Cette révélation en entraînera d’autres puisque cela permettra la mise en lumière de nombreuses musiciennes folk oubliées jusqu’alors.

Sibylle Baier, d’origine allemande, compose dans les années 1970 Colour Green, un album de quatorze titres inspiré de ses voyages européens, diffusé sur une cassette. Bien qu’à cette époque elle apparaisse dans certains films de Wim Wenders  comme actrice ou comme musicienne, elle décide de se consacrer à l’éducation de ses enfants et s’installe dans le Massachusetts. C’est son fils Robby qui, en 2004, fait graver ces morceaux sur CD et en permet la circulation, les amenant aux oreilles du petit label américain Orange Twin Records. Un deuxième album studio est annoncé.

Turid, de son vrai nom Marit Turid Lundqvist, pratique le « Visa », un style musical inspiré des troubadours et propre au folk mais très spécifique en Suède et populaire dans les pays scandinaves. Elle en est l’une de ses représentantes, remportant des concours et ayant l’honneur de quelques apparitions télévisées. Entre les années 1970 et 1980, elle sort neuf albums et deux EP. Son premier album, Vittras Visor, sorti en 1971, est réédité en 2004 et traduit en anglais. Cependant, les informations à son sujet restent rares et ne me permettent pas de vous en dire davantage… Alors le mieux, c’est de l’écouter.

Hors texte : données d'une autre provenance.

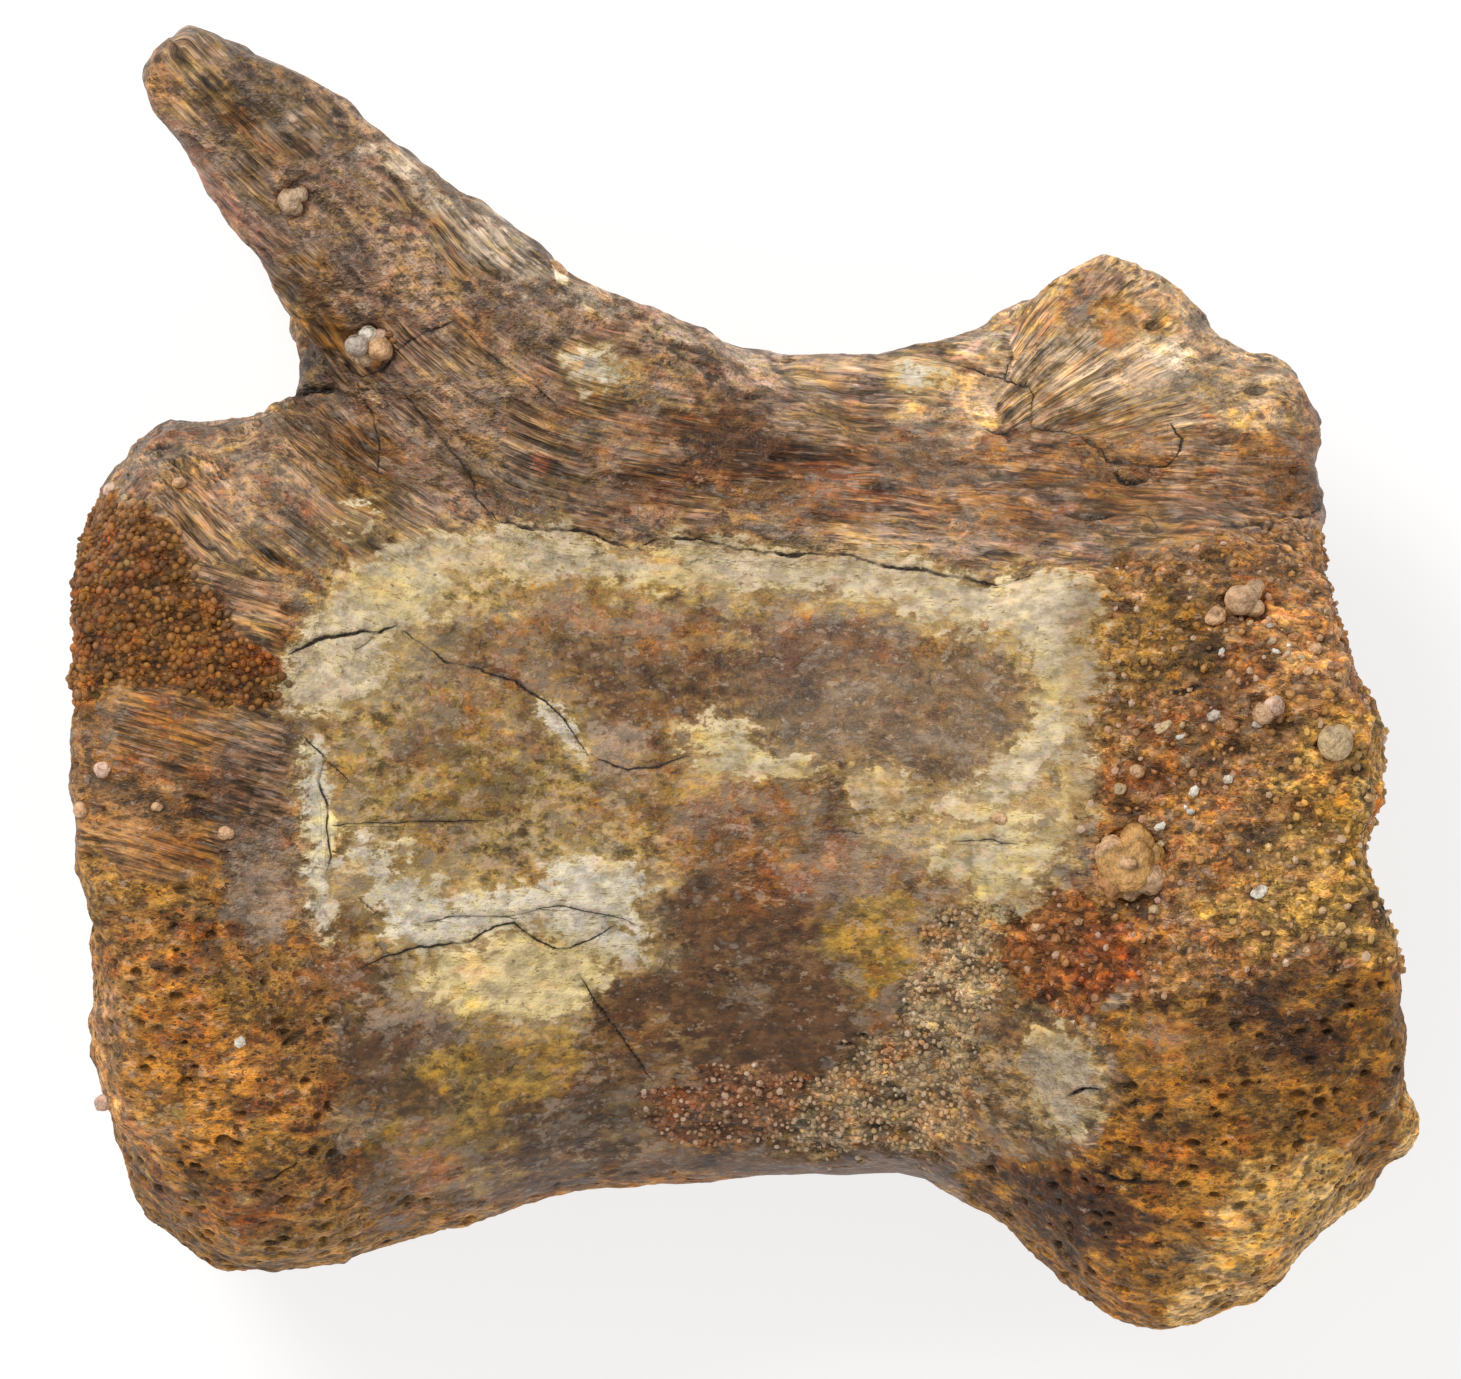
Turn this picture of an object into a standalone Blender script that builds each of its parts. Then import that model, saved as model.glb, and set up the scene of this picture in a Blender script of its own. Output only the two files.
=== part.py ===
"""Fossil tail vertebra of a large meat-eating dinosaur, lying on its right side.

The bone is one solid: a spool-shaped centrum, the neural arch on it, two front processes that reach
forwards and up, and the broken foot of the neural spine. Quartz pebbles that the rock left stuck to it
are solids of their own, each in a shallow socket.

Lengths are in millimetres while the shapes are made, and the finished meshes are scaled to metres.
X runs along the bone, front end at -X. Y runs up the bone, from its belly to its arch. Z is up off the
floor, which is also the bone's own left-right axis, with its midline at z = HALF_WIDTH.
"""

import math

import bmesh
import bpy
import numpy as np
from mathutils import Matrix, Vector, noise
from mathutils.bvhtree import BVHTree

METRES = 0.001

# Driving sizes
HALF_WIDTH = 30.0
WAIST_HALF_WIDTH = 18.5
FRONT_RIM_HALF_WIDTH = 30.9
REAR_RIM_HALF_WIDTH = 31.4
WAIST_X = -1.0
RIM_ROUNDING = 6.0
REAR_FACE_LEAN = 0.19
REAR_FACE_TOP = 11.3
CONTACT_GAP = 0.3
CANAL_RADIUS = 4.3
CANAL_FRONT = (-62.0, 27.0)
CANAL_REAR = (62.0, 15.0)

# The side outline, clockwise from the lip over the front face. Each stretch is one part's edge.
FRONT_LIP = [(-55.8, 11.2), (-53.6, 16.2), (-51.3, 19.2), (-48.9, 21.3), (-47.1, 21.8), (-45.0, 21.4),
             (-40.8, 22.7), (-38.1, 23.8)]
PROCESS_FRONT = [(-37.8, 27.1), (-38.6, 30.7), (-40.6, 32.8), (-40.2, 34.5), (-42.8, 38.1), (-46.0, 43.3),
                 (-49.8, 49.5)]
PROCESS_TOP = [(-48.8, 52.3), (-47.0, 54.2), (-45.2, 54.2), (-39.6, 51.3), (-35.0, 49.4), (-31.4, 46.4),
               (-24.7, 41.3), (-14.7, 33.7)]
SADDLE = [(-7.5, 30.3), (0.0, 28.5), (5.5, 27.6), (11.6, 27.8), (16.8, 29.3), (25.3, 33.8)]
SPINE_STUMP = [(28.8, 35.9), (30.0, 35.9), (31.2, 35.2), (33.8, 34.9), (36.7, 32.8), (38.5, 29.3), (41.0, 27.8),
               (44.7, 27.7), (46.0, 25.4), (47.8, 21.4), (48.0, 18.3), (47.6, 15.3), (47.0, 11.3)]
REAR_EDGE = [(47.9, 6.8), (50.0, 0.8), (51.8, -1.6), (52.5, -5.7), (51.7, -9.7), (50.1, -12.2), (50.1, -14.6),
             (52.2, -21.0), (54.4, -25.1), (53.9, -30.3), (54.2, -34.5), (53.6, -38.6)]
REAR_HEEL = [(51.3, -41.1), (49.8, -43.5), (45.4, -48.3), (42.3, -51.0), (38.3, -52.3), (34.7, -54.3),
             (28.6, -52.2), (22.1, -45.7)]
BELLY = [(15.3, -41.7), (12.0, -40.8), (-6.7, -41.2), (-14.7, -42.2), (-28.3, -46.1)]
FRONT_HEEL = [(-35.4, -49.0), (-39.5, -49.3), (-43.8, -48.5), (-50.3, -43.4), (-51.9, -39.0)]
FRONT_EDGE = [(-53.5, -34.7), (-53.3, -31.8), (-55.6, -23.8), (-53.9, -19.3), (-54.7, -14.3), (-55.7, -8.8),
              (-55.6, 2.8)]

# Where the centrum ends and the arch begins, front to rear, inside the joined solid.
ARCH_FOOT = [(-30.0, 21.5), (-10.0, 21.0), (20.0, 19.5), (38.0, 16.0)]
ARCH_FLOOR = 5.0
ARCH_FRONT_ROOF = [(-39.0, 29.0), (-30.0, 31.5), (-18.0, 31.5)]

# Half widths of the arch along the bone: x, at its foot, at its crest.
ARCH_HALF_WIDTHS = [(-39.0, 15.0, 6.0), (-22.0, 15.0, 5.0), (0.0, 13.5, 3.6), (15.0, 13.5, 3.6),
                    (30.0, 14.5, 4.2), (42.0, 15.0, 6.0), (48.0, 12.0, 6.0)]

# Stations of a front process from root to tip: x, y, half depth seen from the side, distance from the
# midline, half thickness.
PROCESS_STATIONS = [(8.0, 16.5, 6.0, 3.5, 6.0), (-5.0, 19.5, 9.0, 5.5, 6.6), (-16.0, 24.5, 11.8, 7.4, 6.8),
                    (-25.0, 31.0, 11.0, 8.6, 6.3), (-31.8, 36.8, 9.2, 9.8, 5.7), (-37.2, 42.4, 7.5, 11.0, 5.0),
                    (-41.6, 46.9, 6.2, 12.0, 4.5), (-45.2, 50.2, 5.1, 12.7, 3.9), (-47.8, 53.2, 3.6, 13.2, 2.8)]

# The worn knob that stands out of the rear rim: centre and half sizes.
KNOB_CENTRE = (52.6, -36.2, 42.0)
KNOB_RADII = (3.4, 3.2, 7.5)

# Hollows cut out of the joined solid, each an ellipsoid on the midline: name, x, y, distance from the
# midline, half sizes along x, y and z.
HOLLOWS = [("front_face", -61.0, -12.0, 0.0, (10.5, 27.0, 22.0)), ("rear_face", 61.5, -17.0, 0.0, (13.5, 25.0, 22.0)),
           ("front_heel_groove", -38.0, -53.0, -1.0, (20.0, 6.5, 6.0)),
           ("rear_heel_groove", 38.0, -57.5, -1.0, (24.0, 7.5, 6.5))]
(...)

L’Anglaise Anne Briggs grandit à Toton, élevée par son oncle et sa tante à la suite de la disparition précoce de ses parents. C’est à l’occasion d’un voyage en auto-stop qu’elle fait la rencontre d’Archie Fisher, figure de proue du folk écossais, et de Bert Jansch. À Nottingham, à quelques mois de sa majorité, elle se fait repérer par Ewan MacColl qui l’invite à participer au projet Center 42 (festival itinérant visant à diffuser l’art et la culture de Londres dans les autres villes principales de la classe ouvrière de Grande-Bretagne). En faisant la découverte du genre musical Sean-nós song (chants traditionnels irlandais) lors de ses nombreux voyages, elle façonne véritablement son style. Elle sortira alors The Time Has Come (1971), Anne Briggs (1971) et Sing A Song For You (1973, réédité en 1996) mais décide d’arrêter sa carrière musicale et déménage en Écosse.

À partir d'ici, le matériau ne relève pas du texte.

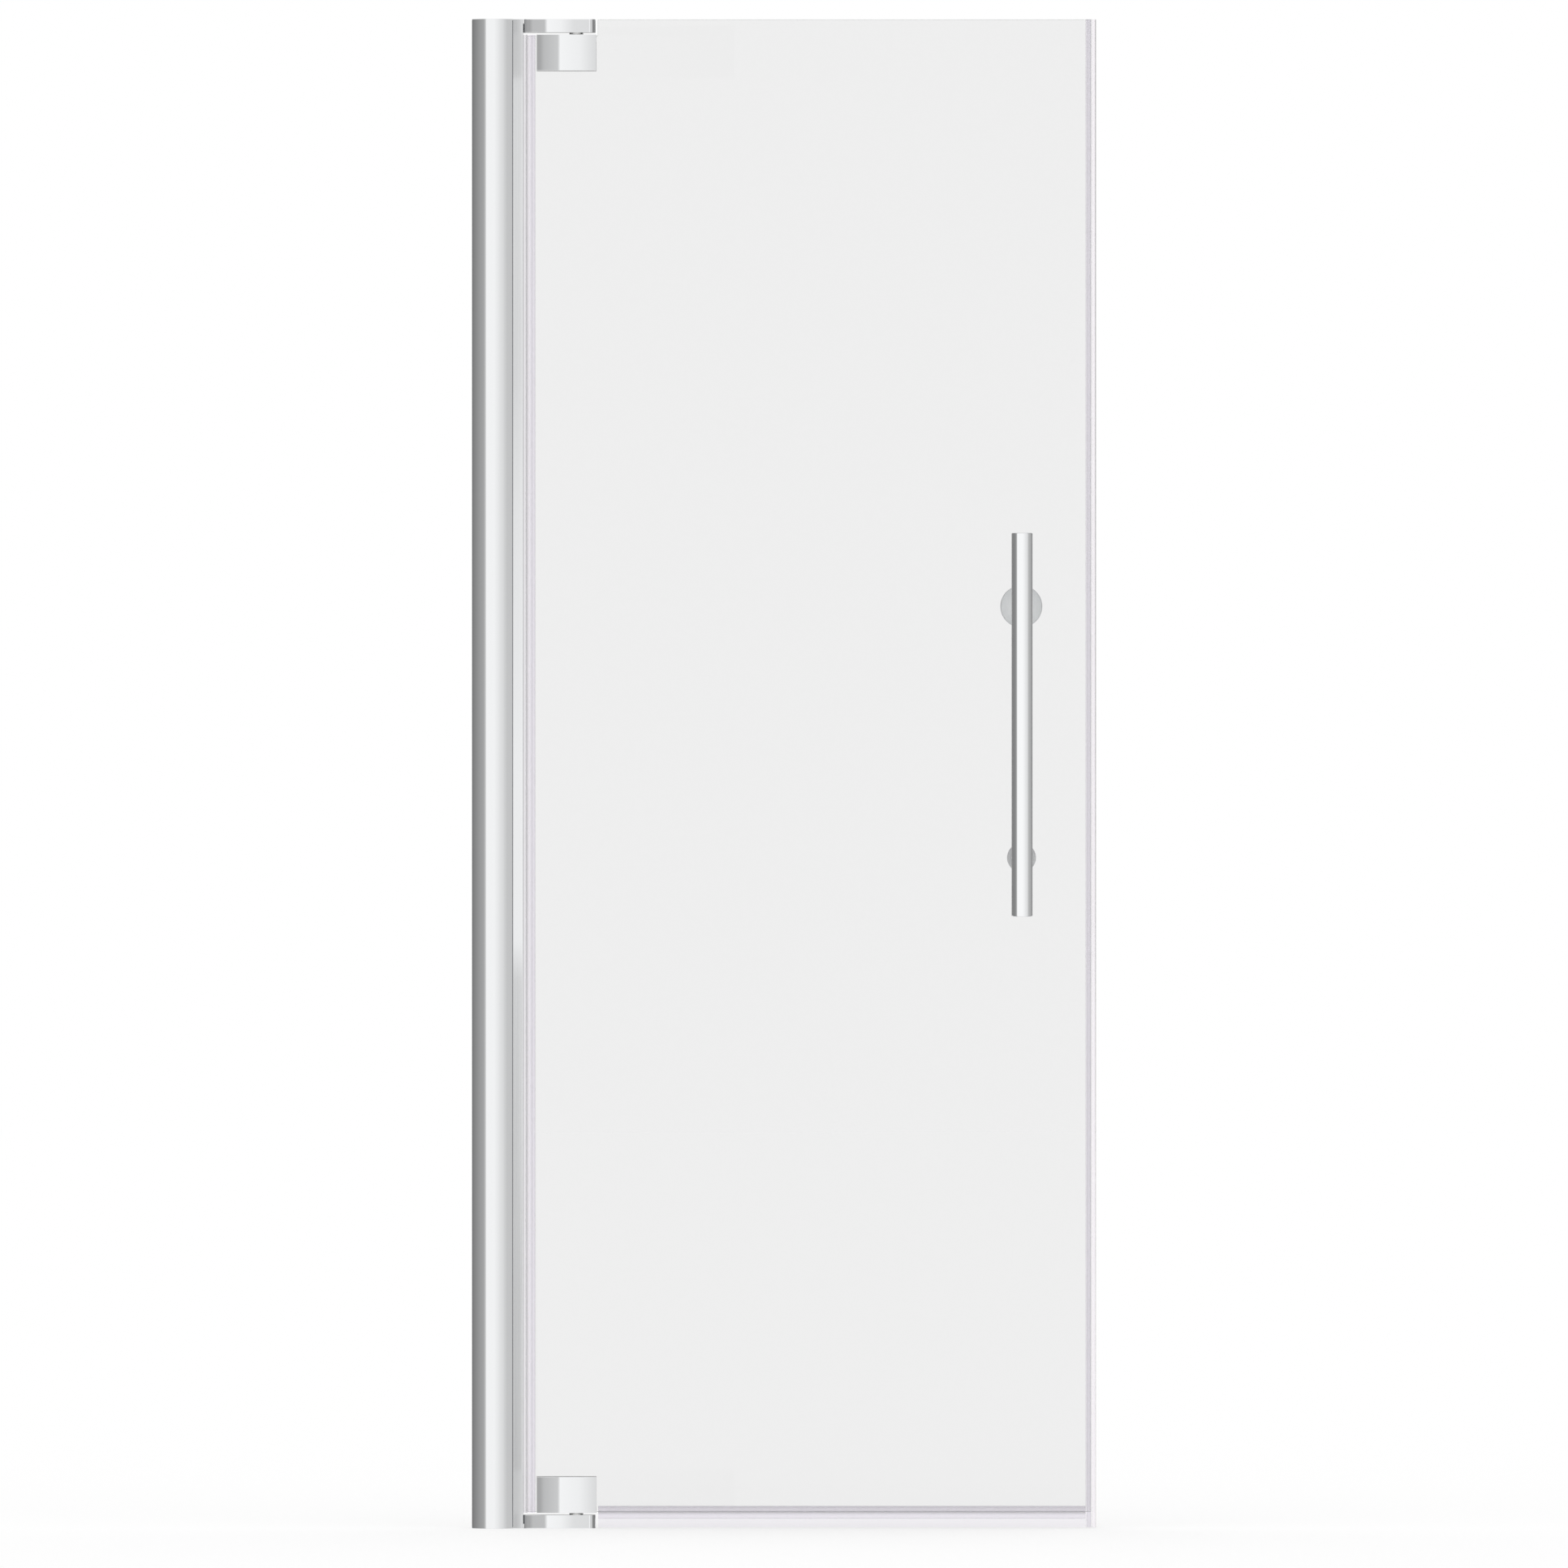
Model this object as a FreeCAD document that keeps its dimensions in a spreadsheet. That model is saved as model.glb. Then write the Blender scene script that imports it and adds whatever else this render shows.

C’est le compositeur Leonard Rosenman qui encourage Linda Perhacs à enregistrer son premier album, le très beau Parallelograms (1970), pourtant délaissé par son label, Kapp RecordsElle poursuit alors sa carrière de dentiste et ce n’est que lors de la réédition de l’album en 2005 qu’elle trouve la reconnaissance et devient une figure de référence du monde indie (et au-delà puisqu’elle sera également référencée par Daft Punk). Elle sort alors un second album en 2014, The Soul of All Natural Things, et plus récemment I’m A Harmony (2017).